### Entries shown

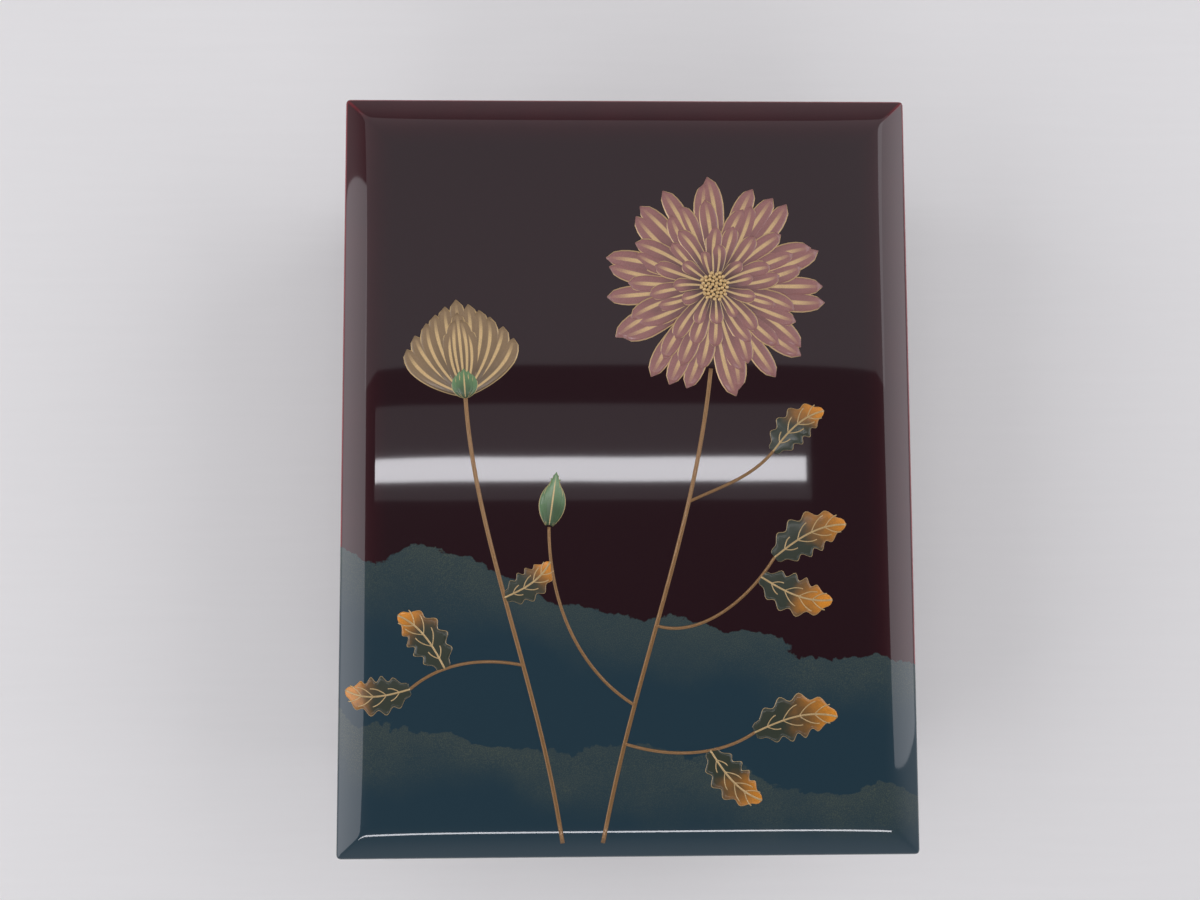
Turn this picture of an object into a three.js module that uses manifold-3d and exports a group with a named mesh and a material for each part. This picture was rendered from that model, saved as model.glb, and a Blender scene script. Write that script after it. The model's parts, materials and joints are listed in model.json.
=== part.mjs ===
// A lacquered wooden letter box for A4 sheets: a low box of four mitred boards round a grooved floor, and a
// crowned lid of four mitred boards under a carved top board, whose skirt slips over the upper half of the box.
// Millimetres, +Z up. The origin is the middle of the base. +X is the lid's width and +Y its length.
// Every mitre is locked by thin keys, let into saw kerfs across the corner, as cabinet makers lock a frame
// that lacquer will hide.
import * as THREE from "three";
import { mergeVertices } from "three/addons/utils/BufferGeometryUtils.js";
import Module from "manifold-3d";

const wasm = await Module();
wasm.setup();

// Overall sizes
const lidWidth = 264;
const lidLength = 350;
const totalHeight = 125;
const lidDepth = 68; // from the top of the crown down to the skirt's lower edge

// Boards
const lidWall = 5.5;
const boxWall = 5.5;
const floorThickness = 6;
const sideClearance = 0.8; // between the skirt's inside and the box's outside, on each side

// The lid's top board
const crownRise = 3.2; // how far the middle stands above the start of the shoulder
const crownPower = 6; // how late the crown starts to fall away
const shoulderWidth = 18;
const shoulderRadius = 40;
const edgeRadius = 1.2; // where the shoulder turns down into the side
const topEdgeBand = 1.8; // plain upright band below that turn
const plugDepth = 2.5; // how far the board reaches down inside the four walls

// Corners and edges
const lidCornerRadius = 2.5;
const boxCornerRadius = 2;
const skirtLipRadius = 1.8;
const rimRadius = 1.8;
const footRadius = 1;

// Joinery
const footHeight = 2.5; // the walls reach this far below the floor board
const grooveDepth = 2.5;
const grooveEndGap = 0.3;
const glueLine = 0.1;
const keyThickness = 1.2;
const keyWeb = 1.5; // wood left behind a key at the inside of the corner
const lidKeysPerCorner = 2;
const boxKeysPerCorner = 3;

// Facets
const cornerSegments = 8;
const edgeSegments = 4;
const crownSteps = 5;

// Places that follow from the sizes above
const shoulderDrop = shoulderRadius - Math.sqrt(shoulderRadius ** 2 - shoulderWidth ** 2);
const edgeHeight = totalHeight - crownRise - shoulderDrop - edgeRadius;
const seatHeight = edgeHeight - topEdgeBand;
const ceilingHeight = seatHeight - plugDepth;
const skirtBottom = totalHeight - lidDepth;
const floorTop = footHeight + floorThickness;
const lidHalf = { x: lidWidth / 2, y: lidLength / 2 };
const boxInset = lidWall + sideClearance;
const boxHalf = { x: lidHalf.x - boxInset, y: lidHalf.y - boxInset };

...

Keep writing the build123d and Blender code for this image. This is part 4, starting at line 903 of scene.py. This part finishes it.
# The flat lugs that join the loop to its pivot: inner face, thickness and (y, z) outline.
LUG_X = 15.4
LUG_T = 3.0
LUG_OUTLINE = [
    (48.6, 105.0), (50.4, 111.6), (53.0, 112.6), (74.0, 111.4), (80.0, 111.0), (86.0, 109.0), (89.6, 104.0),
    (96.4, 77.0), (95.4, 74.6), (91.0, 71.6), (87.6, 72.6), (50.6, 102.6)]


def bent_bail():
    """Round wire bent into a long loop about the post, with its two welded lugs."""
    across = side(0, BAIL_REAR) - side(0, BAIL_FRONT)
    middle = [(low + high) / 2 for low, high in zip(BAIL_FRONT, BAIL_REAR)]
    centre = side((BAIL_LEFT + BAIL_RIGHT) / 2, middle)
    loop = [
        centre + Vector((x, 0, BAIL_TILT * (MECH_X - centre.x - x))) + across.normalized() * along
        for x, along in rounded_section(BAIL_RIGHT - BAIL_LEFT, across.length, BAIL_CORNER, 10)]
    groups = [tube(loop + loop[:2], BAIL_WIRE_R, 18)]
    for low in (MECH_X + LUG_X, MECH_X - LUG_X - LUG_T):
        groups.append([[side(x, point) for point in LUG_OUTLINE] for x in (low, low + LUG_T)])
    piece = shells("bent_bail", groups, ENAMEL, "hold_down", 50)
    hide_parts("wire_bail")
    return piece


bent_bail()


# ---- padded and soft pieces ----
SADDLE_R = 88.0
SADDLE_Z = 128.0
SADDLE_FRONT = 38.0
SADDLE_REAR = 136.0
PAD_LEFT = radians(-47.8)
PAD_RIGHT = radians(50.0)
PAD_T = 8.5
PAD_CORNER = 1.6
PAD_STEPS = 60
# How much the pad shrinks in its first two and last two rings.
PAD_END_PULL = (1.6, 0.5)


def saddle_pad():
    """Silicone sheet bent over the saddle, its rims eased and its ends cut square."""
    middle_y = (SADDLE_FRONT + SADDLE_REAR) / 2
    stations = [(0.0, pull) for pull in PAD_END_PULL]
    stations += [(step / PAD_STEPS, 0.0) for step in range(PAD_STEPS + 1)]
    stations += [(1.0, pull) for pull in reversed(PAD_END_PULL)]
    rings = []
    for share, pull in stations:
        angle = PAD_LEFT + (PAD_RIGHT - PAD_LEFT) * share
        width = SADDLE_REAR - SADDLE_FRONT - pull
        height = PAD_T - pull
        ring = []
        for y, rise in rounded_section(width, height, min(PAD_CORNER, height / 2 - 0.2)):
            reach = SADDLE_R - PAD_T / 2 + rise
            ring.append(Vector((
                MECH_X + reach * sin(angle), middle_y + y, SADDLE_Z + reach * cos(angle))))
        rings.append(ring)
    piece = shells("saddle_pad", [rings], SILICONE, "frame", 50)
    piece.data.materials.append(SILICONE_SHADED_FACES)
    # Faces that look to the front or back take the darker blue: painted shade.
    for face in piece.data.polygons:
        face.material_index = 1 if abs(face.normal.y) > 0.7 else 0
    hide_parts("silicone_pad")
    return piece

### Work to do
All lines above from the one containing "Keep writing the" to the one containing "72.6), (50.6, 102.6)]" must be repeated exactly, both lines included, and no others.

### Task answer
Keep writing the build123d and Blender code for this image. This is part 4, starting at line 903 of scene.py. This part finishes it.
# The flat lugs that join the loop to its pivot: inner face, thickness and (y, z) outline.
LUG_X = 15.4
LUG_T = 3.0
LUG_OUTLINE = [
    (48.6, 105.0), (50.4, 111.6), (53.0, 112.6), (74.0, 111.4), (80.0, 111.0), (86.0, 109.0), (89.6, 104.0),
    (96.4, 77.0), (95.4, 74.6), (91.0, 71.6), (87.6, 72.6), (50.6, 102.6)]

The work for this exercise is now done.